Making you pay time, power, bandwidth, or money to access content does not significantly impede your browsing, so long as the cost is appropriately small. For the user above reporting thirty seconds of maxcpu, that’s excessive for a median normal person (but us hackers are not that).
If giving your unique burned-in crypto-attested device ID is acceptable, there’s an entire standard for that, and when your device is found to misbehave, your device can be banned. Nintendo, Sony, Xbox call this a “console ban”; it’s quite effective because it’s stunningly expensive.
If submitting proof of citizenship through whatever anonymous-attestation protocol is palatable is okay, the Anubis could simply add the digital ID web standard and let users skip the proof of work in exchange for affirming that they have a valid digital ID. But this only works if the identity can be banned, or else AI crawlers will just send a valid anonymized digital ID header.

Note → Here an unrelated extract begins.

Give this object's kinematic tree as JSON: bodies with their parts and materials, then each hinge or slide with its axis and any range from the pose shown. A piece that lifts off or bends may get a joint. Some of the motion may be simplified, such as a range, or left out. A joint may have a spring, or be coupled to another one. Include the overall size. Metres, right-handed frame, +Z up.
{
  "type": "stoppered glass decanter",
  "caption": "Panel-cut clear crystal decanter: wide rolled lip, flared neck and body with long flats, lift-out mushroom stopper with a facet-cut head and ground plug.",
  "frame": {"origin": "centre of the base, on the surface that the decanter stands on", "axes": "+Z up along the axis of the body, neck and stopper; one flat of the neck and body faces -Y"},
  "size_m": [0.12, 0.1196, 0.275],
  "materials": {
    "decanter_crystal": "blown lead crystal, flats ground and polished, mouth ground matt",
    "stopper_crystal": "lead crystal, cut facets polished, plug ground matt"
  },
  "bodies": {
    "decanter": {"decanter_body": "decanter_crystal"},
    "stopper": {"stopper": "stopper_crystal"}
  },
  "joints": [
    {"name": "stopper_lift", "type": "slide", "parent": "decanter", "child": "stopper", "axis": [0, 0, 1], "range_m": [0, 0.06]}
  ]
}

This problem repeats in every suggested outcome: either you make it more difficult for users to access a site, or you require users to waste energy to access a site, or you require identifiable information signed by a dependable third-party authority to be presented such that a ban is possible based on it. IP addresses don’t satisfy this; Apple IDs, immutable HSM-protected device identifiers, and digital passports do satisfy this.
If you have a solution that only presents barriers to excessive use and allows abusive traffic to be revoked without depending on IP address, browser fingerprint, or paid/state credentials, then you can make billions of dollars in twelve months.

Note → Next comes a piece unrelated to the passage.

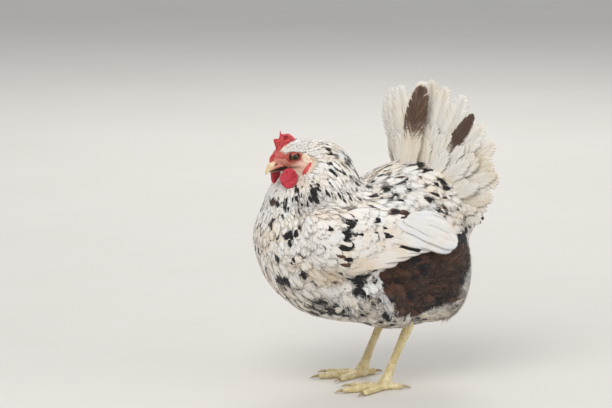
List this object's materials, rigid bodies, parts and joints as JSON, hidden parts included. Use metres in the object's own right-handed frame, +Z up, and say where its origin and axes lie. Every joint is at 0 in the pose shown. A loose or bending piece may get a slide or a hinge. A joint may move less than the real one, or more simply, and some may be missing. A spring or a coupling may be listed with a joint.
{
  "type": "standing hen",
  "caption": "Life-size hen standing still, with a short neck, a round body, folded wings, a small comb and a raised, fanned tail.",
  "frame": {"origin": "centre of the hen's bounding box, on the floor that it stands on", "axes": "+Z up, the hen faces -X, its left side is -Y"},
  "size_m": [0.2666, 0.1966, 0.3543],
  "materials": {
    "body_plumage": "soft cream-white feathers with black and brown speckles",
    "thigh_plumage": "soft chocolate-brown and speckled white feathers",
    "wing_plumage": "smooth cream-white coverts with a few dark and brown marks",
    "flight_feathers": "smooth white vanes",
    "tail_feathers": "cream vanes with frayed edges, a few chocolate brown",
    "face_skin": "bare red-pink wrinkled skin with short cream feathers on the crown",
    "comb_and_wattle_skin": "bare finely pebbled red skin",
    "ear_lobe_skin": "smooth cream skin",
    "bill_horn": "semi-gloss pale horn",
    "eye": "wet amber eye",
    "leg_scales": "pale yellow horn scales",
    "claw_horn": "semi-gloss horn"
  },
  "bodies": {
    "root": {"trunk": "body_plumage", "saddle": "body_plumage", "neck": "body_plumage", "head": "face_skin", "bill_upper": "bill_horn", "bill_lower": "bill_horn", "comb": "comb_and_wattle_skin", "eye_left": "eye", "ear_lobe_left": "ear_lobe_skin", "wattle_left": "comb_and_wattle_skin", "eye_right": "eye", "ear_lobe_right": "ear_lobe_skin", "wattle_right": "comb_and_wattle_skin", "wing_left": "wing_plumage", "wing_right": "wing_plumage", "primaries_left": "flight_feathers", "primaries_right": "flight_feathers", "tail_left": "tail_feathers", "tail_right": "tail_feathers", "thigh_left": "thigh_plumage", "thigh_right": "thigh_plumage", "shank_left": "leg_scales", "shank_right": "leg_scales", "toe_inner_left": "leg_scales", "toe_inner_right": "leg_scales", "toe_middle_left": "leg_scales", "toe_middle_right": "leg_scales", "toe_outer_left": "leg_scales", "toe_outer_right": "leg_scales", "toe_hind_left": "leg_scales", "toe_hind_right": "leg_scales", "claw_inner_left": "claw_horn", "claw_inner_right": "claw_horn", "claw_middle_left": "claw_horn", "claw_middle_right": "claw_horn", "claw_outer_left": "claw_horn", "claw_outer_right": "claw_horn", "claw_hind_left": "claw_horn", "claw_hind_right": "claw_horn"}
  },
  "joints": []
}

Ideas welcome! This has been a problem since bots started scraping RSS feeds and republishing them as SEO blogs, and we still don’t have a solution besides Cloudflare and/or CPU-burning interstitials.
I'm not sure what generation it is, but I bought it around a decade ago I think.

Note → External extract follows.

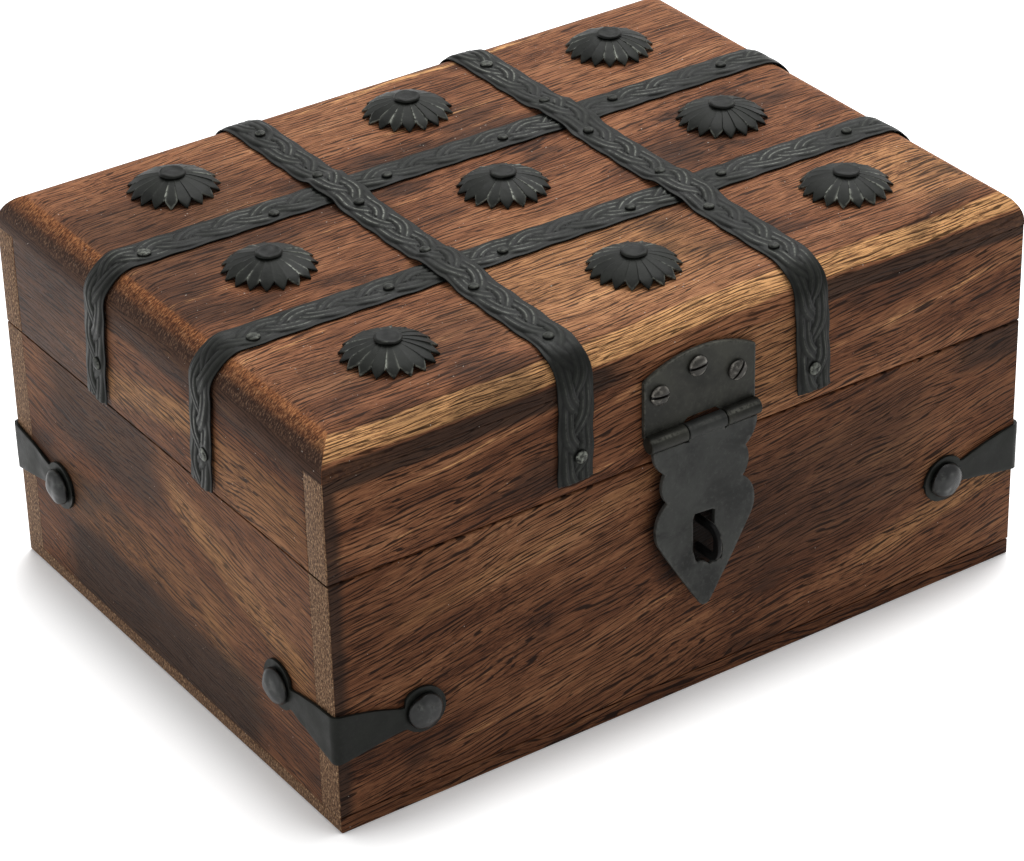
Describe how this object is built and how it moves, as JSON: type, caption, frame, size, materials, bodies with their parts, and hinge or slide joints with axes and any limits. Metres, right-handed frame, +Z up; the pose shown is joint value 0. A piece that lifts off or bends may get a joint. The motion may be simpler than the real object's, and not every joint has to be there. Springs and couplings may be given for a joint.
{
  "type": "jewelry box",
  "caption": "Dark wooden jewelry box with a hinged lid, iron straps, petalled rosettes with domed nails, corner brackets and a padlock hasp that swings up off its staple.",
  "frame": {"origin": "centre of the underside, on the surface the box stands on", "axes": "+X to the right along the long front, +Z up; the front with the hasp faces -Y"},
  "size_m": [0.2112, 0.1658, 0.1108],
  "materials": {
    "top_wood": "dark brown stain under a worn satin wax",
    "side_wood": "dark brown stain under a worn satin wax",
    "bottom_wood": "dark stain, matt",
    "black_iron": "blackened satin iron",
    "worn_iron": "blackened iron worn bright at its edges",
    "screw_iron": "worn dark steel"
  },
  "bodies": {
    "base": {"base_front_panel": "side_wood", "base_back_panel": "side_wood", "base_left_panel": "side_wood", "base_right_panel": "side_wood", "base_bottom_panel": "bottom_wood", "corner_bracket_front_left": "black_iron", "corner_bracket_front_right": "black_iron", "corner_bracket_back_left": "black_iron", "corner_bracket_back_right": "black_iron", "bracket_stud_front_left_on_front": "black_iron", "bracket_stud_front_left_on_left": "black_iron", "bracket_stud_front_right_on_front": "black_iron", "bracket_stud_front_right_on_right": "black_iron", "bracket_stud_back_left_on_back": "black_iron", "bracket_stud_back_left_on_left": "black_iron", "bracket_stud_back_right_on_back": "black_iron", "bracket_stud_back_right_on_right": "black_iron", "hasp_staple": "worn_iron", "hinge_left_base_leaf": "black_iron", "hinge_left_pin": "black_iron", "hinge_right_base_leaf": "black_iron", "hinge_right_pin": "black_iron"},
    "lid": {"lid_top_panel": "top_wood", "lid_front_panel": "side_wood", "lid_back_panel": "side_wood", "lid_left_panel": "side_wood", "lid_right_panel": "side_wood", "lid_strap_front_to_back_left": "black_iron", "lid_strap_front_to_back_right": "black_iron", "lid_strap_side_to_side_front": "black_iron", "lid_strap_side_to_side_back": "black_iron", "rosette_front_left": "black_iron", "rosette_front_middle": "black_iron", "rosette_front_right": "black_iron", "rosette_middle_left": "black_iron", "rosette_middle_middle": "black_iron", "rosette_middle_right": "black_iron", "rosette_back_left": "black_iron", "rosette_back_middle": "black_iron", "rosette_back_right": "black_iron", "rosette_nail_front_left": "black_iron", "rosette_nail_front_middle": "black_iron", "rosette_nail_front_right": "black_iron", "rosette_nail_middle_left": "black_iron", "rosette_nail_middle_middle": "black_iron", "rosette_nail_middle_right": "black_iron", "rosette_nail_back_left": "black_iron", "rosette_nail_back_middle": "black_iron", "rosette_nail_back_right": "black_iron", "hasp_plate": "black_iron", "hasp_pin": "black_iron", "hasp_screw_left": "screw_iron", "hasp_screw_middle": "screw_iron", "hasp_screw_right": "screw_iron", "hinge_left_lid_leaf": "black_iron", "hinge_right_lid_leaf": "black_iron"},
    "hasp_flap": {"hasp_flap": "worn_iron"}
  },
  "joints": [
    {"name": "lid_hinge", "type": "hinge", "parent": "base", "child": "lid", "pos_m": [0, 0.0786, 0.0685], "axis": [-1, 0, 0], "range_deg": [0, 105]},
    {"name": "hasp_hinge", "type": "hinge", "parent": "lid", "child": "hasp_flap", "pos_m": [0.0013, -0.0786, 0.0753], "axis": [-1, 0, 0], "range_deg": [0, 165]}
  ]
}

Javascripters, perhaps. Those who work on schedulers, or kernels in general would find this completely normal
ranger_danger•1h ago
Why?
What would the alternative have been?
tux3•1h ago
The first effect is great, because it's a lot more annoying to bring up a full browser environment in your scraper than just run a curl command.
But the actual proof of work only takes about 10ms on a server in native code, while it can take multiple seconds on a low-end phone. Given the companies in questions are building entire data centers to house all their GPUs, an extra 10ms per web-page is not a problem for them. They're going to spend orders of magnitude more compute actually training on the content they scraped, than solving the challenge.
It's mostly the inconvenience of adapting to Anubis's JS requirements that held them back for a while, but the PoW difficulty mostly slowed down real users.
alright2565•1h ago
MBCook•1h ago
https://github.com/TecharoHQ/anubis/pull/1038
Could someone explain how this would help stop scrapers? If you’re just running the page JS wouldn’t this run too and let you through?
fluoridation•1h ago
MBCook•40m ago
fluoridation•30m ago
ranger_danger•1h ago
> how this would help stop scrapers
I think anubis bases its purpose on some flawed assumptions:
- that most scrapers aren't headless browsers
- that they don't have access to millions of different IPs across the world from big/shady proxy companies
- that this can help with a real network-level DDoS
- that scrapers will give up if the requests become 'too expensive'
- that they aren't contributing to warming the planet
I'm sure there does exist some older bots that are not smart and don't use headless browsers, but especially with newer tech/AI crawlers/etc., I don't think this is a realistic majority assumption anymore.
zetanor•1h ago
jsnell•1h ago
In an adversarial engineering domain neither the problems or solutions are static. If by some miracle you have a perfect solution at one point in time, the adversaries will quickly adapt, and your solution stops being perfect.
So you’ll mostly be playing the game in this shifting gray area of maybe legit, maybe abusive cases. Since you can’t perfectly classify them (if you could, they wouldn’t be in the gray area), the options are basically to either block all of them, allow all of them, or issue them a challenge that the user must pass to be allowed. The first two options tend to be unacceptable in the gray area, so issuing a challenge that the client must pass is usually the preferred option.
A good counter-abuse challenge is something that has at least one of the following properties:
1. It costs more to pass than the economic value that the adversary can extract from the service, but not so much that the legitimate users won’t be willing to pay it.
2. It proves control of a scarce resource without necessarily having to spend that resource, but at least in such a way that the same scarce resource can’t be used to pass unlimited challenges.
3. It produces additional signals that can be used to meaningfully improve the precision/recall tradeoff.
And proof of work does none of those. The last two by construction, since compute is about the most fungible resource in the world. The last doesn't work since it's impossible to balance the difficulty factor such that it imposes a cost the attacker would notice but would be acceptable to the defender.
If you add 10s to the latency for your worst-case real users (already too long), it'll cost about $0.01/1k solves. That's not a deterrent to any kind of abuse.
So proof of work just is a really bad fit for this specific use case. The only advantage is that it is easy to implement, but that's a very short term benefit.